What was your favourite place travelling through Canada with the Grey Cup?

It was Iqaluit, Nunavut. It was so different I had no idea what to expect. And it was just so fulfilling, and I say this honestly, in every stop we made [in Canada] people were pumped to see the Cup — especially out West, where you have die-hard CFL fans. But in Iqaluit they were so grateful.

We brought both the Cup and Andre Talbot, a former CFL-er who’s won the Cup with the Argos. They were just mesmerized. It was such a different and unique opportunity, certainly it ranks up there as one of the most unforgettable.

How prevalent is sexism in your line of work?

I don’t want to say that sexism doesn’t exist. I’m aware of the fact that people aren’t just watching me as a journalist or as a broadcaster — but as a female broadcaster and a female journalist, particularly in sports where you have so many viewers that are males.

But what I will say is that quality stands out. And regardless of gender, I don’t think about the fact that I’m female at all.

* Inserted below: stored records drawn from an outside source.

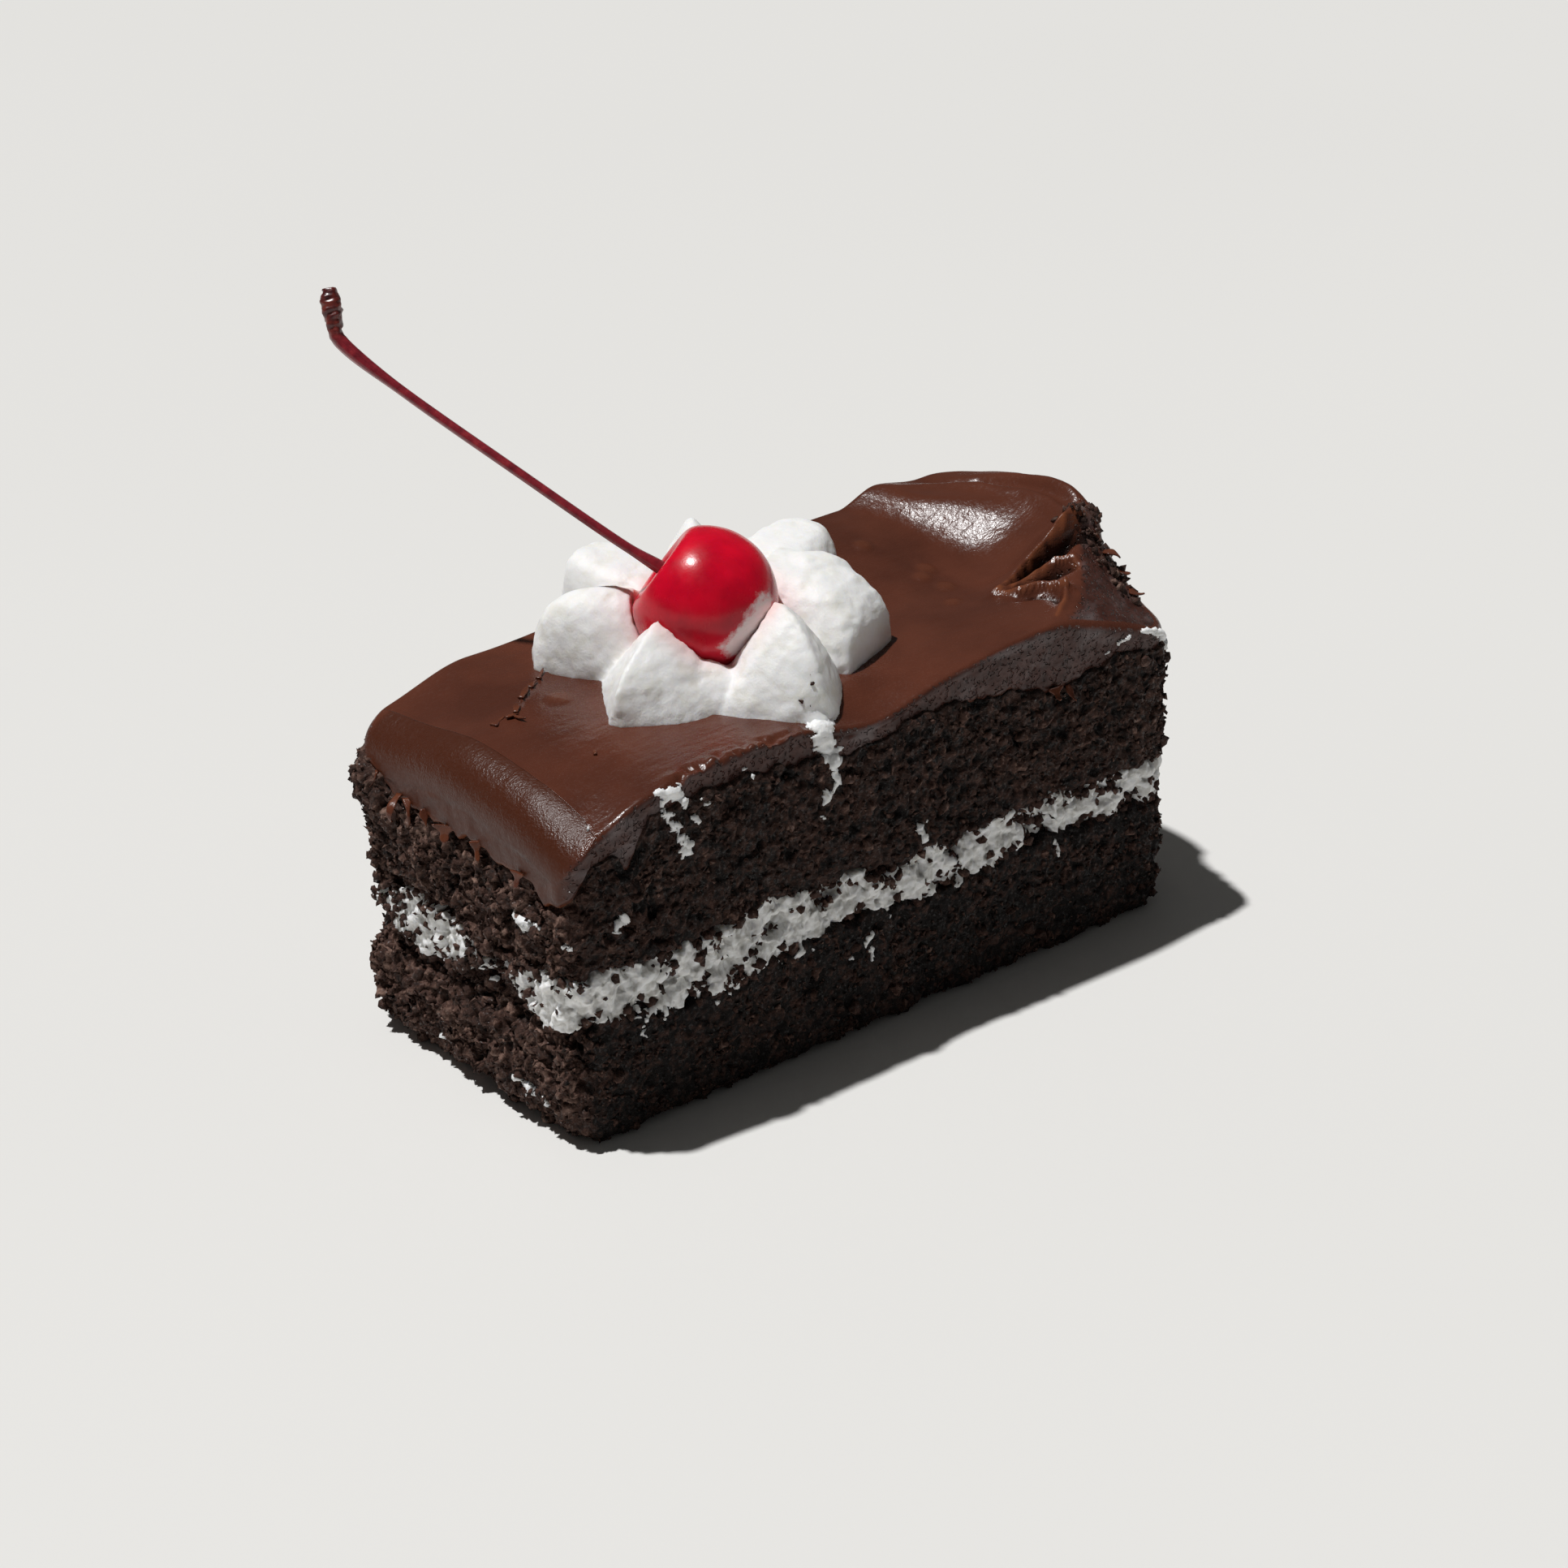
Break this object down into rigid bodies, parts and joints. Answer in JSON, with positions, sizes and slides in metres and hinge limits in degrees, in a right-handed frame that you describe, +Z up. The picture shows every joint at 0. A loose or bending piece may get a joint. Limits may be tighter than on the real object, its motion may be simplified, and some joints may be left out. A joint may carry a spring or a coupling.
{
  "type": "chocolate cake slice",
  "caption": "Bar-shaped slice of layered chocolate sponge with cream filling, swirled chocolate frosting, a piped cream rosette and a stemmed cherry.",
  "frame": {"origin": "centre of the slice's flat underside, where it rests", "axes": "+Z up; +X along the slice, from its frosted outer end to its swirled end; +Y from the front cut face to the back cut face"},
  "size_m": [0.109, 0.069, 0.0961],
  "materials": {
    "sponge": "dark chocolate crumb, open and porous, matt",
    "cream": "rough whipped-cream filling, matt, crumbs in it",
    "frosting": "spread chocolate frosting, satin on top, dull where cut",
    "whipped_cream": "piped whipped cream, soft and matt, fine grain",
    "cherry": "syrup-glossy preserved cherry, translucent",
    "stem": "dyed cherry stalk, finely ribbed, satin"
  },
  "bodies": {
    "root": {"sponge_lower": "sponge", "sponge_upper": "sponge", "cream_filling": "cream", "chocolate_frosting": "frosting", "cream_rosette": "whipped_cream", "cherry": "cherry", "cherry_stem": "stem"}
  },
  "joints": []
}
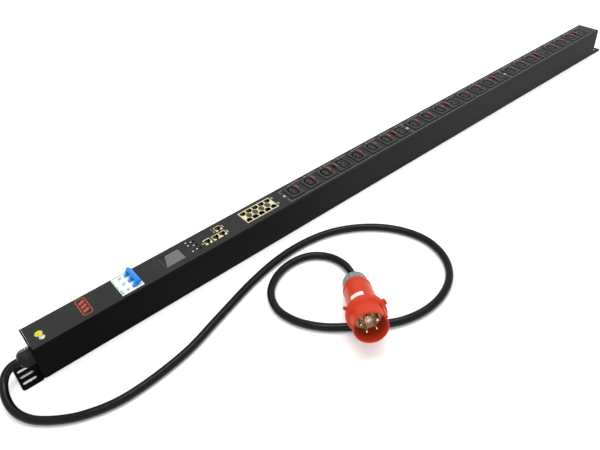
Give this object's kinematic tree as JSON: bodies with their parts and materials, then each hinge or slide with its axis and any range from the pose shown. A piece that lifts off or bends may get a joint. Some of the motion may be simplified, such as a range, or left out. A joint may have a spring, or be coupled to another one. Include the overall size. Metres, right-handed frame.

My goal isn’t to be the best female content creator or the best female broadcaster. My goal is to be the best content creator, period.

What’s the atmosphere, working with professionals like Jay Onrait and Dan O‘Toole, and others

It’s still an experience for me to walk into a studio and be standing there with Bob McKenzie, with James Duthie, with Kate Beirness. That’s still an experience for me.

It’s also interesting to meet fellow Queen’s grads, Jock Climie, Chris Cuthbert, Rod Smith — I had my audition with Rod Smith. Those guys have been great — Jay and Dan in particular. I don’t work with them often because oftentimes I’m gone by the time they come in, since they work in the late show.

This interview has been edited and condensed for clarity.